Fortunately we skirt the bottom and climb over a small dune. The wind is still strongly blowing, but now that the sun is up, it's warm. I strip off my down jacket.

My hair blows uncontrollably around my head. My shadow resembles a Greek goddess...Medusa.

I have my first glimpse of the zombie forest from the top of the small dune; Halloween like leafless trees in a hardened white cement-like base. There is a desolate beauty to it.

I put down my back-pack and jacket so that Graham can take a picture and the wind picks up and blows my jacket across the concrete basin. I take after it like a tortoise on fire. Fortunately Gift is a lot faster runner than I, catches it and returns it to me, dusty but otherwise unharmed.

I get to sit in the front passenger seat of the jeep on the way back. Gift tells the driver not to let me touch the controls... I wonder if someone has told Gift about my unfortunate car incident from a few weeks earlier.

We fly across the desert passing oryx along the way. I don't know how the driver knows his way. It all looks the same to me. He tells us to hold on, guns the motor and we fly up what seems to be an impossibly steep incline only to get stuck in the sand at the top. Our driver is skilled, he gets us out and we are back on our way.

It is so hot now that I change into my tank top and peasant skirt. The temperature here changes drastically. You can be at 5 degrees in the morning and 25 degrees five hours later.

We stop back at our campsite for lunch. I don't normally like hamburgers but these ones taste awesome....must be that eating outside thing. Oryx roam free around the campsite and I get some really close pictures.

There are also some really large birds nests. They are made by sparrow type birds that work together to create a community where they all have their own rooms.

On the road again. It was a really early morning. Half of our group are now sleeping as trusty Brenda motors us to the next destination.

We stop for a quick break at a bakery in Solitaire. There were a lot of adorable meerkats here. They are quite squirrel-like. One of them comes right up to me and poses for the camera.

We arrive to our campsite. Blessedly, the wind has calmed down and we can put up our tents. We prepare ourselves; (hat, sunscreen, water) and head to a large jeep/truck where our tour guide, Frans, awaits us.

Frans is a man of the land, his grandfather was a bushman. He informs us about some of the desert plants, history of the area, culture of the bushman, local animals and tracking, all in an interesting and often humorous manner. He informs us that if someone fools around with a bushman's wife and leaves a footprint, even if he denies it, will be found guilty if his footprint matches and then cweek (Frans does cutting motion across his throat) and he becomes food for the jackal (Frans does a little dance).

We see zebras, oryx, and Frans digs up a big spider.

The sun sets in a ball of glowing orange glory and we watch the colors on the horizon change until they slowly fade to black.

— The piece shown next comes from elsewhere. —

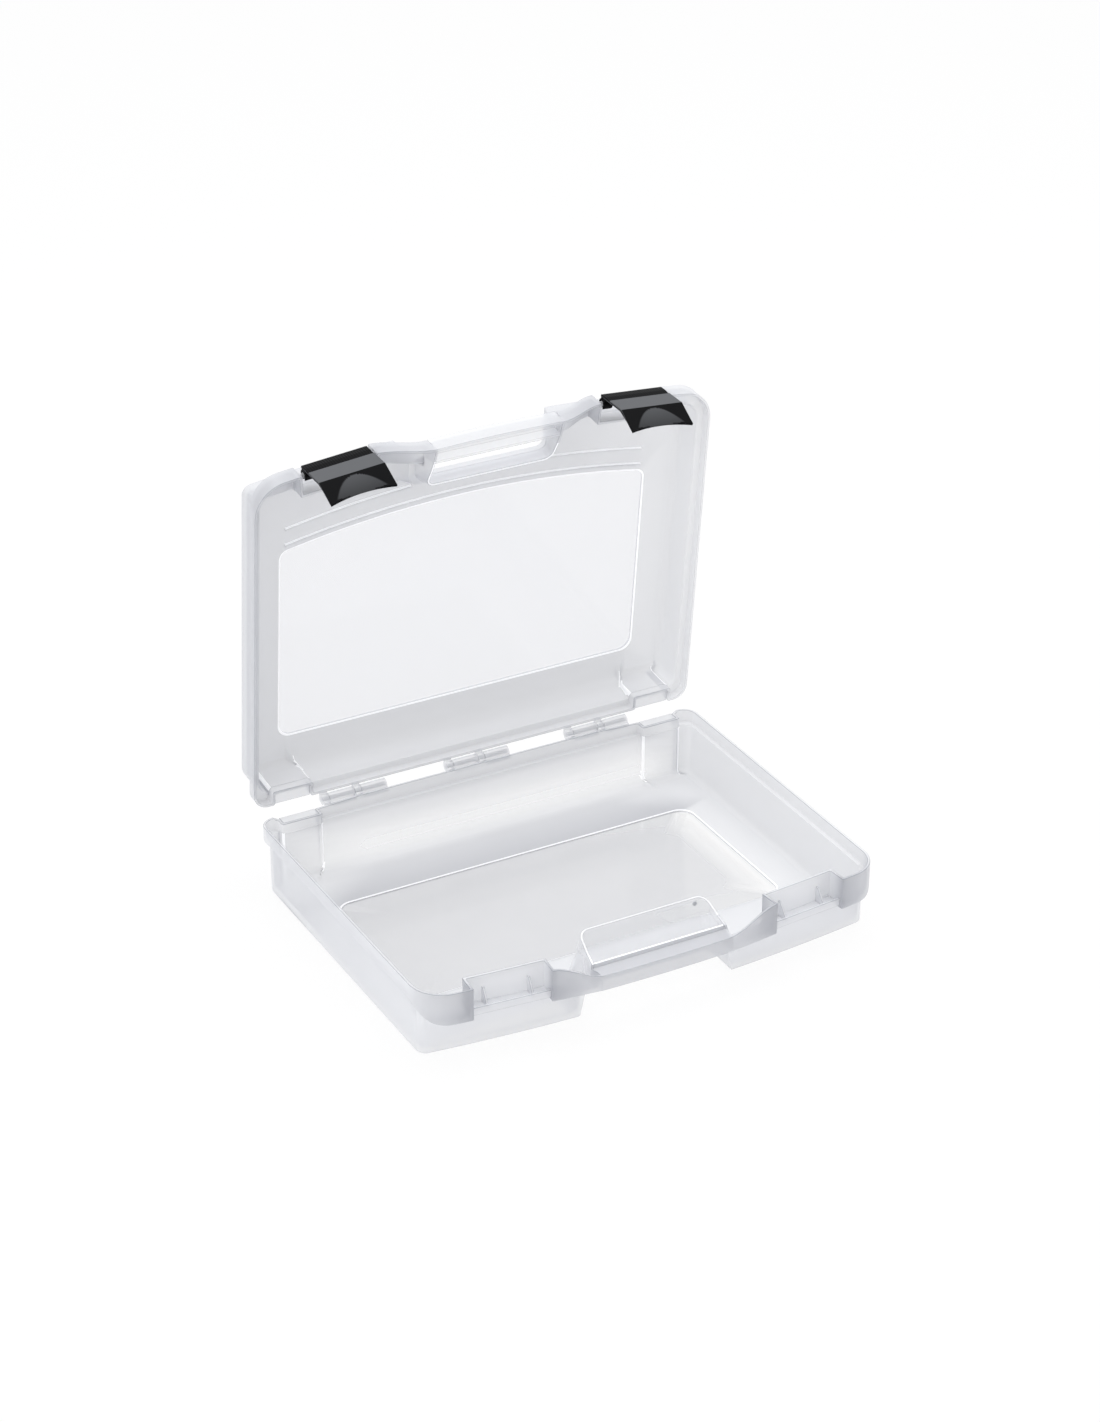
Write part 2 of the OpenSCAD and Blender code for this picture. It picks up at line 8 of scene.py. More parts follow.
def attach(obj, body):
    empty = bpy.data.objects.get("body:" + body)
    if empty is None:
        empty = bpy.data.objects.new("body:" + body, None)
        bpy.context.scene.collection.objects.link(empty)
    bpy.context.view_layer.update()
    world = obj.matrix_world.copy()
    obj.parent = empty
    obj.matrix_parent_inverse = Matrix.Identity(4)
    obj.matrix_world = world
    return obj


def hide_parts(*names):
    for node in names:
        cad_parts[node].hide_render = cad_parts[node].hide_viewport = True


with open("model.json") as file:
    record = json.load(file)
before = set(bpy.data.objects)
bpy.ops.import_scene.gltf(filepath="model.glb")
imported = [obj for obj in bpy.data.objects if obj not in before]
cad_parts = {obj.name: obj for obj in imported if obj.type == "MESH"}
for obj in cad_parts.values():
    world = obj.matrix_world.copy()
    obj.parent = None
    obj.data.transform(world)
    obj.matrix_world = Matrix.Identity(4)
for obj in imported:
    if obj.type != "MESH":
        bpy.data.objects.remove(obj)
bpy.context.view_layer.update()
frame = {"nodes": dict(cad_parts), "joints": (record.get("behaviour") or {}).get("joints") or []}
mm = 0.001
nodes = frame["nodes"]

# sizes of the case in millimetres, in the closed position
case = {
    "halfWidth": 185.0,
    "rearY": 140.0,
    "frontY": -144.5,
    "frontRadius": 1320.0,
    "partingZ": 55.0,
    "wall": 2.0,
    "ledge": 15.0,            # latch pockets and lower walls lie this far behind the front
    "frontCorner": 26.0,
    "rearCorner": 12.0,
    "lowFrontCorner": 6.0,
    "lowRearCorner": 9.5,
    "blockIn": 139.0,
    "blockOut": 168.0,
    "blockDepth": 5.0,
    "blockLow": 2.0,
    "pocketOut": 148.9,
    "pocketIn": 91.1,
    "pocketLean": 1.36,
    "gripHalf": 50.0,
    "gripDraft": 0.218,
    "gripRear": -106.5,
    "gripLean": 10.0,
    "gripKnee": 42.0,
    "gripCorner": 6.0,
    "barDip": 15.0,
    "barBack": -129.5,
    "ridge": 3.0,
    "sweepIn": 50.0,
    "sweepOut": 92.0,
    "collarHalf": 66.0,       # the walls round the hand opening lie inside this box
    "collarFront": -143.0,
    "collarRear": -60.0,
    "frontWallY": -100.0,     # walls further forward belong to the front
    "stepBack": -105.0,       # the step in the side walls drops from here over this length
    "stepRun": 29.0,
    "edge": 0.35,             # rounding of free edges
    "knee": 41.8,             # height where the wall of the hand opening starts to lean
    "gap": 0.15,              # between the rims when the lid is shut
}
arcY = case["frontY"] + case["frontRadius"]
hinge = frame["joints"][0]
hingeAt = Vector(hinge["pos_m"]) / mm
lidOpen = math.radians(hinge["range_deg"][1])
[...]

I took a nice warm shower at the camp and borrow Evi's comb. Fortunately it had wide teeth because the knots In my hair are so bad. It felt good to be clean again.

Gift and Mike demonstrated their magic with a delicious supper of sausages, steaks, vegetables and potatoes.

I wander down to the bar and discover that the zebras are at the spotlit water hole. They are skittish creatures and we all keep very quite. The bar is the perfect vantage point to watch them.

They are ghostly in their spotlight, ears alert for any sign of danger.

One zebra kicks some of the others out of the way. Neighing and calling sounds are heard in the darkness outside the lit up area. Many zebras come and go. Frans told us that they drink the watering hole dry every night. And then it is always refilled.

We are in the middle of nowhere. The sky is alive with stars and I have never seen the milky way so clear. It takes my breath away.

Through the night I hear the soft shufflings, snortings and sounds of the zebras. I also hear a repeated deep nasally sound of "oo-oo-ooooo". I think it is an oryx. This place is wonderful.

In the morning, We pack up in good time. After a pancake breakfast, I check out the empty watering hole. The only sign of the zebras visit is a smattering of large, black poop.

I turn on my music (Coldplay, Adventure of a Lifetime) and take in the moment....burning the scene into memory to be taken out and relived on cold winter days.

Too soon we get back on Brenda and leave this magical place.

Herds of oryx and Springbuk graze as we pass. An oryx runs down the side of the road and a herd of zebras stampede across the road in front of us, trampling a fence on the other side.

We stop at The Tropic of Capricorn to take pictures. We can see no signs of civilization no matter what direction we look.

Our next stop is at a viewpoint that looks like a moonscape.

We arrive into Walvis Bay; a gorgeous seaside resort...There's a Florida type feel to it. We stop to take pictures of the thousands of flamingos hanging around the water's edge. Both greater and lesser flamingo species mingle here. I can't help but smile when around flamingos.

The truck stops again when someone spots a pod of dolphins swimming off shore. Orange and yellow  jellyfish dot the shoreline.

Now onto Swakopmund. We have desert on one side of us and the Atlantic ocean on the other. We pass an oil rig off the coast. It is virgin beach with no resorts to be seen until Swakopmund. Quite refreshing.

We are in a hotel for two nights. We have done hand washing and sent the rest of the laundry out to be done. Our portable camping clothesline is artfully strung across our hotel room.

Our group goes out for supper as a family since Mike, Ayla and Merel will be heading home the day after tomorrow. Sigh.

We go to a great Italian restaurant and then out dancing after. Fun fun fun.